Watched on Turner Classic Movies

Thursday, October 15, 2015

A Matter of Life and Death (Michael Powell and Emeric Pressburger, 1946)

David Niven and Marius Goring in A Matter of Life and Death
Peter D. Carter: David Niven 
June: Kim Hunter 
Bob Trubshaw: Robert Coote 
An Angel: Kathleen Byron 
An English Pilot: Richard Attenborough
An American Pilot: Bonar Colleano 
Chief Recorder: Joan Maude 
Conductor 71: Marius Goring 
Dr. Frank Reeves: Roger Livesey 
Abraham Farlan: Raymond Massey 

Director: Michael Powell, Emeric Pressburger 
Screenplay: Michael Powell, Emeric Pressburger 
Cinematography: Jack Cardiff 
Production design: Alfred Junge 

Fantasy, especially in British hands, can easily go twee, and though Michael Powell and Emeric Pressburger had surer hands than most, A Matter of Life and Death (released in the United States as Stairway to Heaven, long before Led Zeppelin) still manages occasionally to tip over toward whimsy. There is, for example, the symbolism-freighted naked boy playing a flute while herding goats, the doctor's rooftop camera obscura from which he spies on the villagers, and the production of A Midsummer Night's Dream being rehearsed by recovering British airmen. And there's Marius Goring's simpering Frenchman, carrying on as no French aristocrat, even one guillotined during the Reign of Terror, ever did.
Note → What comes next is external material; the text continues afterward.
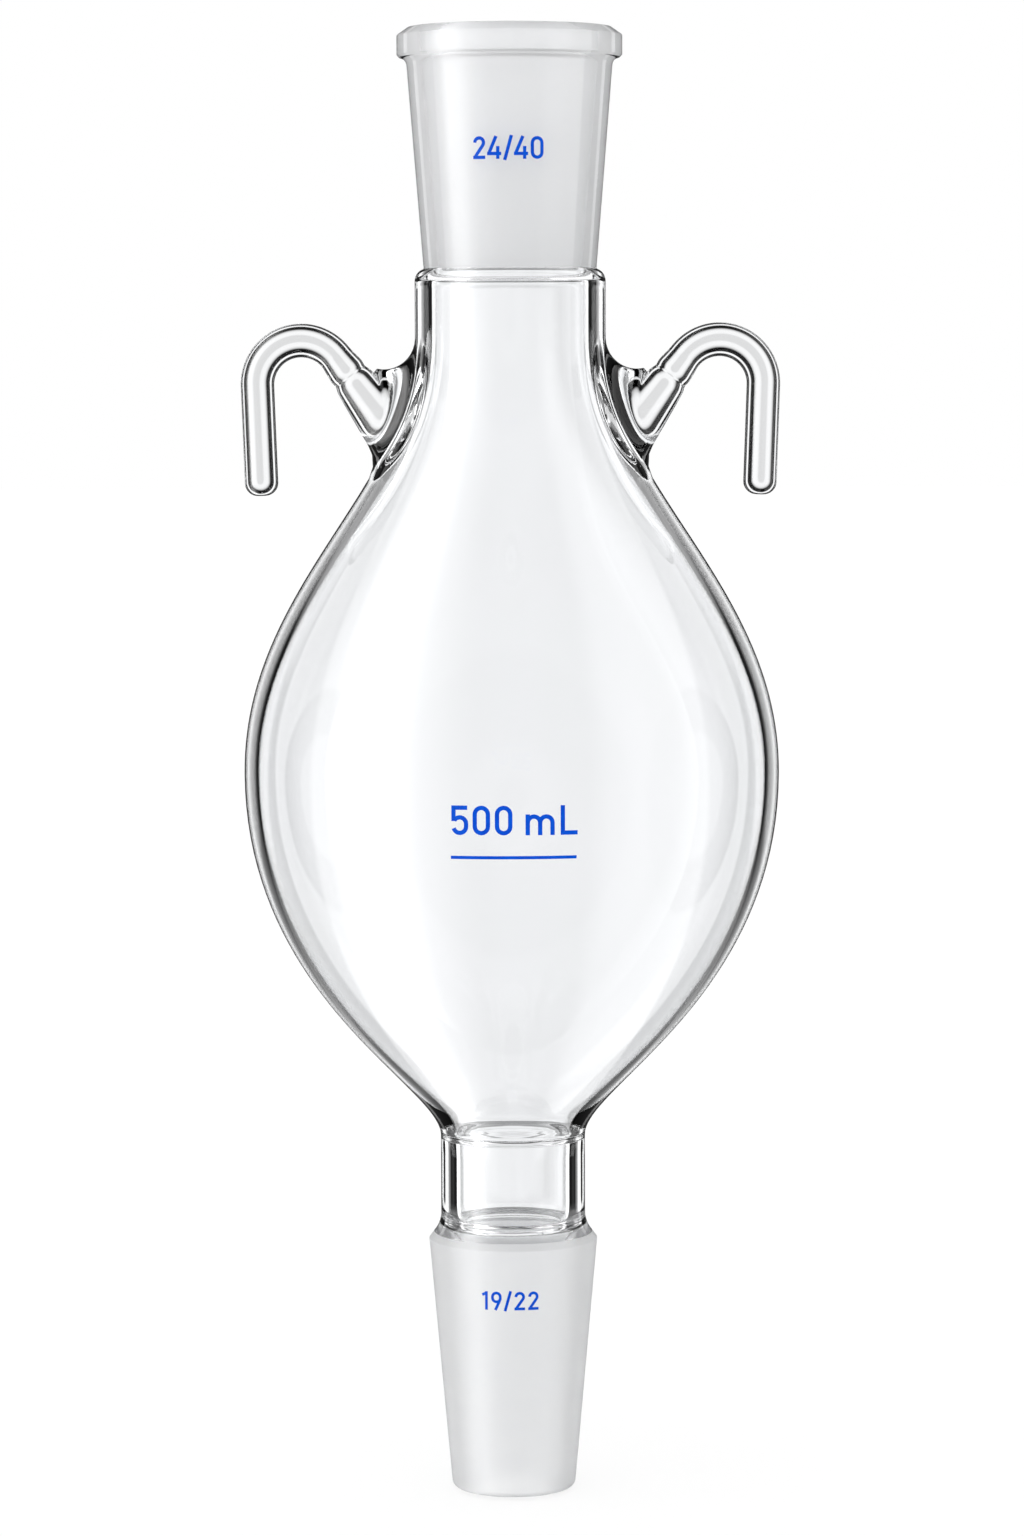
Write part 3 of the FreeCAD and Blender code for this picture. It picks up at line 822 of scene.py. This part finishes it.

Many find this hodgepodge delicious, and A Matter of Life and Death is still one of the most beloved of British movies, at least in Britain. I happen to be among those who find it a bit too much, but I can readily appreciate many things about it, including Jack Cardiff's Technicolor cinematography (Earth is color, Heaven black and white, a clever switch on the Kansas/Oz twist in the 1939 The Wizard of Oz) and Alfred Junge's production design. On the whole, it seems to me too heavily freighted with message -- Love Conquers Even Death -- to be successful, but it must have been a soothing message to a world recovering from a war.